Her two main characters are Luka—a newcomer to the Imperial Russian Ballet—and Valentina, who has been in the company longer, but shares Luka’s modest upbringing. While both interact with actual historical people, such as Rasputin and the Romanovs, the peripheral nature of their involvement means that the reader can sympathise with them more readily, even faced with displays of wealth and indulgence while the working classes starve. Here, Luka’s guilt about his position of privilege works to reassure a modern audience where perhaps Valentina’s enjoyment of wealth does not. I think I would have enjoyed a little more of an evolution in Valentina’s nature, but her character is likely more realistic as is!
I am not a great reader of modern (that is, in terms of publication, not setting) adult romance, so I was a little worried from the blurb that this novel would be heavy on the romance and light on the history. On the whole, I need not have worried. There was a section in the middle of the book where the romance took centre stage for a while, but most of the time I was happily immersed in history and ballet.
The descriptions of dance and the world of the performing arts are where Turner’s writing is at its most exciting and emotive. Her own experiences as a dancer and dance teacher inform the novel wonderfully and, while the passion of the romantic relationship may have failed to thrill me, the passion for dance seemed almost tangible. I’m not a dancer, but I understand the love of one’s artform, and I thought this was conveyed wonderfully throughout the book.
Overall, “The Last Days of the Romanov Dancers” is an excellent debut from Kerri Turner and I look forward to her future publications.
(Thank you to Harlequin Books for providing a copy in exchange for an honest review.)

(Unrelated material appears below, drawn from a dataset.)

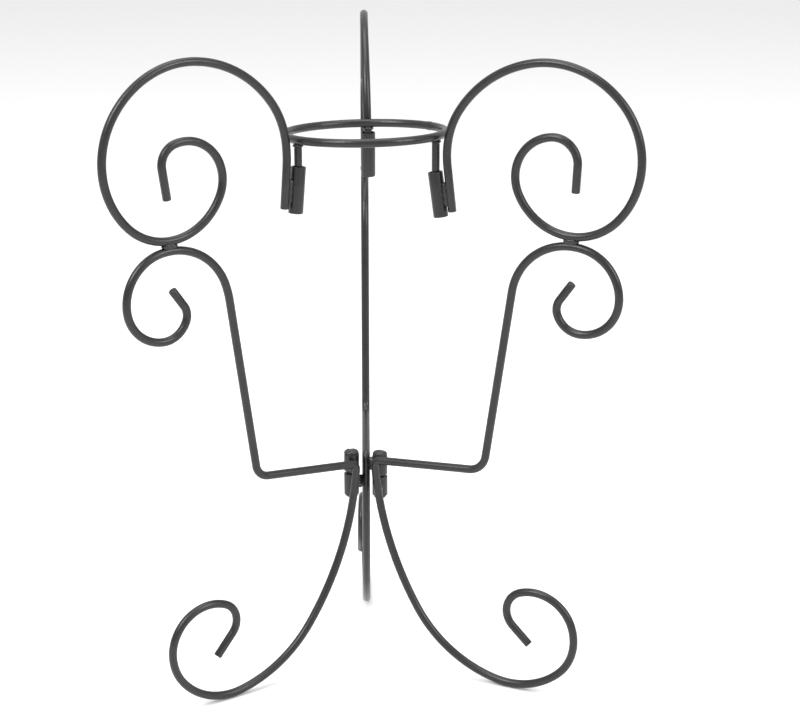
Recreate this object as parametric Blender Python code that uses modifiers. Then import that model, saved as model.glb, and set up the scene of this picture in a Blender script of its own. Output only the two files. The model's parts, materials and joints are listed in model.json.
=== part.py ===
"""Wire mug tree: three scroll panels hinged at the foot and held open by a lift-off ring with three pegs.

Run with: blender --background --python part.py
Lengths in the constants are millimetres; objects are built in metres, +Z up, floor at z = 0.
"""

import math

import bmesh
import bpy
from mathutils import Matrix, Vector

MM = 0.001

# Where the planes of the three panels meet, in the part's frame.
AXIS_X = -5.474
AXIS_Y = -37.256

WIRE_RADIUS = 2.5
WIRE_FLAT = WIRE_RADIUS * math.cos(math.radians(22.5))  # centre of the 8-sided wire to one of its flats
FACET = 9.0  # degrees of bend from one wire point to the next
FOOT_FLAT = WIRE_FLAT * math.cos(math.radians(FACET / 2))  # the same at the ends of a level facet
SHORTEST = 0.45  # points closer than this become one
GAP = 0.3  # left between neighbouring pieces

PANELS = ("left", "right", "back")
AZIMUTH = {"left": 214.8, "right": 332.5, "back": 90.0}  # degrees from +X
WELD_SIDE = {"left": 1.0, "right": -1.0, "back": -1.0}  # side of each panel that carries its weld beads

# Bend lists in a panel's own plane: r from the stand axis and z above the floor. A list starts at (r, z)
# with a heading in degrees from +r. (length,) is a straight run and (radius, sweep) is an arc.
UPPER_SCROLL = {
    "left": ((56.6, 297.5), 94.5, (
        (24.0,), (77.5, -12.0), (50.0, -28.5), (69.0, -49.5), (55.5, -62.0), (50.5, -78.0),
        (36.5, -110.0), (24.0, -129.0), (12.0, -84.0), (18.0,))),
    "right": ((57.4, 294.1), 97.0, (
        (27.0,), (52.5, -22.5), (46.0, -17.5), (69.5, -45.0), (58.0, -60.5), (49.5, -85.0),
        (37.0, -111.5), (24.5, -110.0), (14.5, -98.0), (15.5,))),
    "back": ((56.5, 299.9), 94.5, (
        (22.0,), (81.5, -10.0), (50.5, -31.5), (69.5, -47.5), (55.5, -64.0), (50.5, -76.5),
        (36.5, -111.5), (24.0, -125.5), (12.5, -86.0), (18.0,))),
}
FRAME_WIRE = {
    "left": ((132.5, 260.9), 234.5, (
        (12.5,), (10.0, 58.5), (15.5, 68.5), (23.5, 82.0), (28.0, 87.5), (37.0, 80.5), (57.0, 10.0),
        (105.5,), (9.0, -76.0), (60.5,), (4.0, 89.0), (176.0, 33.0), (80.5, 42.5), (41.5, 64.0),
        (31.0, 37.0), (26.0, 115.0), (12.5, 105.5), (16.5,))),
    "right": ((133.5, 260.0), 234.5, (
        (13.0,), (10.0, 57.0), (15.0, 65.5), (23.0, 93.5), (28.0, 75.0), (36.5, 96.0),
        (105.0,), (11.5, -77.5), (60.0,), (4.0, 91.0), (201.0, 26.5), (82.0, 47.0), (47.0, 54.5),
        (30.5, 65.5), (26.0, 92.0), (13.5, 116.5), (15.0,))),
    "back": ((132.5, 261.5), 234.5, (
        (12.5,), (10.0, 58.5), (15.5, 68.0), (23.5, 84.5), (28.5, 91.0), (37.5, 85.0),
        (108.0,), (9.5, -76.5), (59.5,), (4.0, 88.5), (190.5, 27.5), (81.0, 48.5), (42.0, 59.0),
        (34.0, 41.5), (25.0, 119.5), (13.0, 101.5), (15.5,))),
}
# Sideways set of the hand-bent back panel: (offset at that end, length it fades over).
STRAIGHT = (0.0, 1.0)
BACK_SLEEVE_SET = -2.2
UPPER_START_SET = {"left": STRAIGHT, "right": STRAIGHT, "back": (BACK_SLEEVE_SET, 120.0)}
FRAME_END_SET = {"left": STRAIGHT, "right": STRAIGHT, "back": (3.5, 170.0)}

# Sleeves beside the upright end of each upper scroll: (r, z) of the top and bottom of their centrelines.
SLEEVE_TOP = {"left": (46.5, 321.4), "right": (46.2, 317.0), "back": (47.0, 326.9)}
SLEEVE_BOTTOM = {"left": (48.9, 294.2), "right": (50.1, 290.6), "back": (49.0, 299.6)}
SLEEVE_SET = {"left": 0.0, "right": 0.0, "back": BACK_SLEEVE_SET}
SLEEVE_OUTER = 4.35
SLEEVE_BORE = 3.4

# The locking ring leans a little: its front sits high and its back low.
RING_RADIUS = 47.4
RING_OFFSET_X = 0.35
RING_HEIGHT = 335.8
RING_PITCH = 3.93
RING_ROLL = 0.99
PEG_RADIUS = 2.3
PEG_DEPTH = 4.5  # how far a peg stands in its sleeve
PEG_TIP_CHAMFER = 0.7
COLLAR_RADIUS = 3.2
COLLAR_THICKNESS = 0.6  # radius of the bead of weld round a peg
COLLAR_DROP = 3.7  # bead centre below the ring wire's centre

# Hinge columns, relative to the stand axis: (x, y), and the heights of their knuckles.
COLUMN = {"left": (-9.0, 2.84), "right": (8.5, 4.1)}
LOWER_KNUCKLE = {"left": (108.4, 122.5), "right": (107.2, 120.3)}
UPPER_KNUCKLE = {"left": (124.0, 135.2), "right": (121.0, 133.7)}
KNUCKLE_OUTER = 4.65
KNUCKLE_BORE = 2.8
KNUCKLE_CHAMFER = 0.6
PIN_RADIUS = 2.4
PIN_HEAD_RADIUS = 4.5
PIN_HEAD_HEIGHT = 2.2
PIN_FOOT_RADIUS = 4.2
PIN_FOOT_HEIGHT = 1.4

# Weld beads: half sizes along r, sideways and z, before their neighbours are cut out of them.
SCROLL_BEAD = (4.2, 1.9, 2.6)
SLEEVE_BEAD = (2.6, 2.1, 4.5)
KNUCKLE_BEAD = (2.6, 2.6, 3.4)
LINK_BEAD = (5.0, 2.4, 4.0)
SLEEVE_BEAD_HEIGHT = {"left": 307.5, "right": 304.0, "back": 312.0}
OWN_BEAD_HEIGHT = {"left": 127.3, "right": 114.0}
LINK_HEIGHT = {"left": 115.5, "right": 127.0}

TURNED_STEPS = 24
TURNED_MERGE = 1e-5  # metres


def rgb(level):
    return (level, level, level, 1.0)


def paint(name, level, roughness):
    material = bpy.data.materials.new(name)
    material.use_nodes = True
    shader = material.node_tree.nodes["Principled BSDF"]
    shader.inputs["Base Color"].default_value = rgb(level)
    shader.inputs["Roughness"].default_value = roughness
    shader.inputs["Metallic"].default_value = 0.0
    material.diffuse_color = rgb(level)
    return material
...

I really enjoyed this novel. I loved the detail about the ballet. It's clear the author has intimate knowledge of the industry but this only makes the book more wonderful. The world of Russia at war is also vivid. It's always a pleasure to read about a period of history you know little about. The love affair of the two main characters is a slow burn but worth waiting for. A beautiful story that will stay with me.